Even on the question of philosophy, Marx and Hegel never spoke the same language. For Hegel the subject matter of philosophy was to discover a prime mover or first principle in the cosmic process. This first principle was a self-creating self-activating thought process; i.e., God, which proceeded on a higher spiral plane to achieve absolute self-consciousness. Thus, for Hegel, nature, ideas, and that includes the means of empirical science, were but aspects of an underlying and essentially religious reality. Hegel viewed philosophy then as a means of finding out what had happened in terms of a teleological necessity and to show that what has happened could only be what must happen. Men were then but the instruments of a dialectic process. The task of philosophy was not to change the world but to understand its appointed end. Hegel denied that, his philosophy afforded any clues as to how the world could be changed. He said: "Philosophy comes too late to teach the world what it should be ... The owl of Minerva begins its flight when the shades of twilight have already fallen." Hegel's philosophy by its very nature excluded any empirical directive principle as to how the world should be changed.

Marx's views were utterly opposed to such conceptions. He said: "Philosophers have only interpreted the world, our job is to change it." Indeed, Marx's philosophy was not a philosophy in the accepted sense as was Hegel's. Marx was not interested in trying to discover ultimate truth. For him truths were always historical and relative. Metaphysical idealists and religionists hold and must hold that thought is creative. On the other hand, Marx, in line with his own theory, said thought was selective and the manner and scope of its selection was moulded by the material conditions of life. Metaphysical and theological concepts can then have no place in the Marxist scheme.

If Marx had a philosophy it could be best described in his own words as critical materialism as opposed to mechanistic materialism. He believed with Feuerbach that critical materialism would mean the end of metaphysics and religion. Again, Marx regarded materialism as the only valid expression of scientific method. Thus, in a footnote on Page 368, Vol. I of Capital, he refers to a particular method as the only materialistic and, therefore, the only scientific method.
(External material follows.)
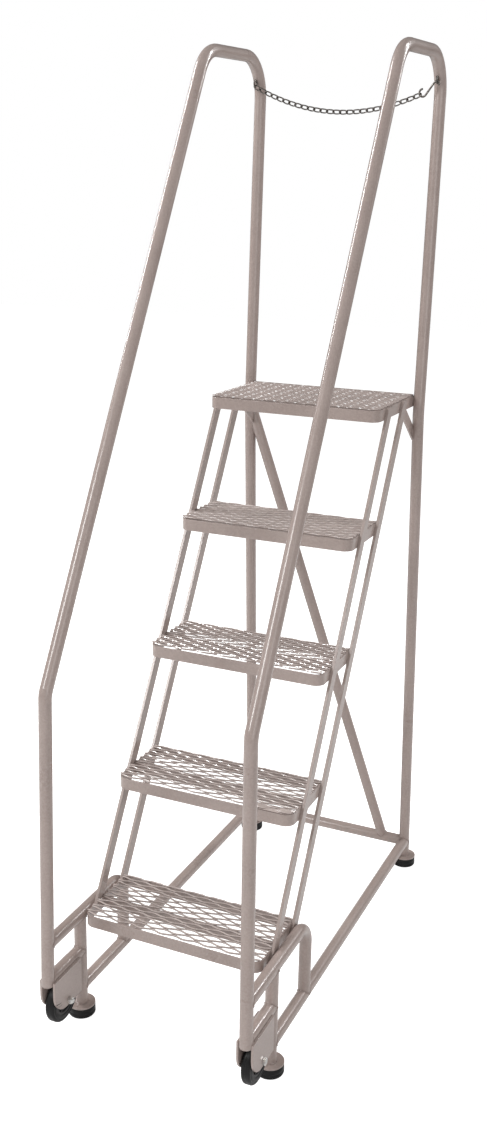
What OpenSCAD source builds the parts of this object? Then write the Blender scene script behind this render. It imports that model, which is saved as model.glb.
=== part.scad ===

Marx took the world that is man and his relations with nature as they are. Marx then embraced a thoroughgoing naturalism as opposed to the super-naturalism of Hegel and other religious thinkers. He believed that facts are not more real than they are found to be, and do not express some deeper underlying truth. It was because Marx collected his facts and organised the knowledge gained from them on the presupposition that he was dealing with a material world, that his theory can be empirically demonstrated. Because Hegel began with metaphysical as opposed to materialistic assumptions he could offer no empirical guide as to the course of history. He could only assure us that a cosmic self-consciousness would come to pass, but how it would do so he is silent. Even in a brief and sketchy analysis of Marx and Hegel, it can be shown that in outlook and method they were worlds apart.

On the question of religion itself, Marx denied that there was some religious essence in man. Religion itself is a product of social life and it only arises when society has reached a certain stage of development in the division of labour. Like all other forms of culture, it can be critically analysed in a specific social situation, and like all other forms of activity it can be shown to change under the impact of changing conditions. While religion had historic justification in the productive rituals of the past, it serves no useful social purpose today.

Marx also denied that man was endowed with a natural religious sentiment, any more than he is naturally endowed with any other aspect of culture. A religious sense is not the outcome of a timeless abstraction, but the product of social consciousness and bound up with a certain stage of social development. To suppose then that any element of supernaturalism could find a place in Marxism is to invalidate the most basic assumptions of historical materialism. For that reason a belief in super-naturalism is incompatible with Marxism. I trust that these remarks might stimulate History Sixth into a reassessment of Marxism.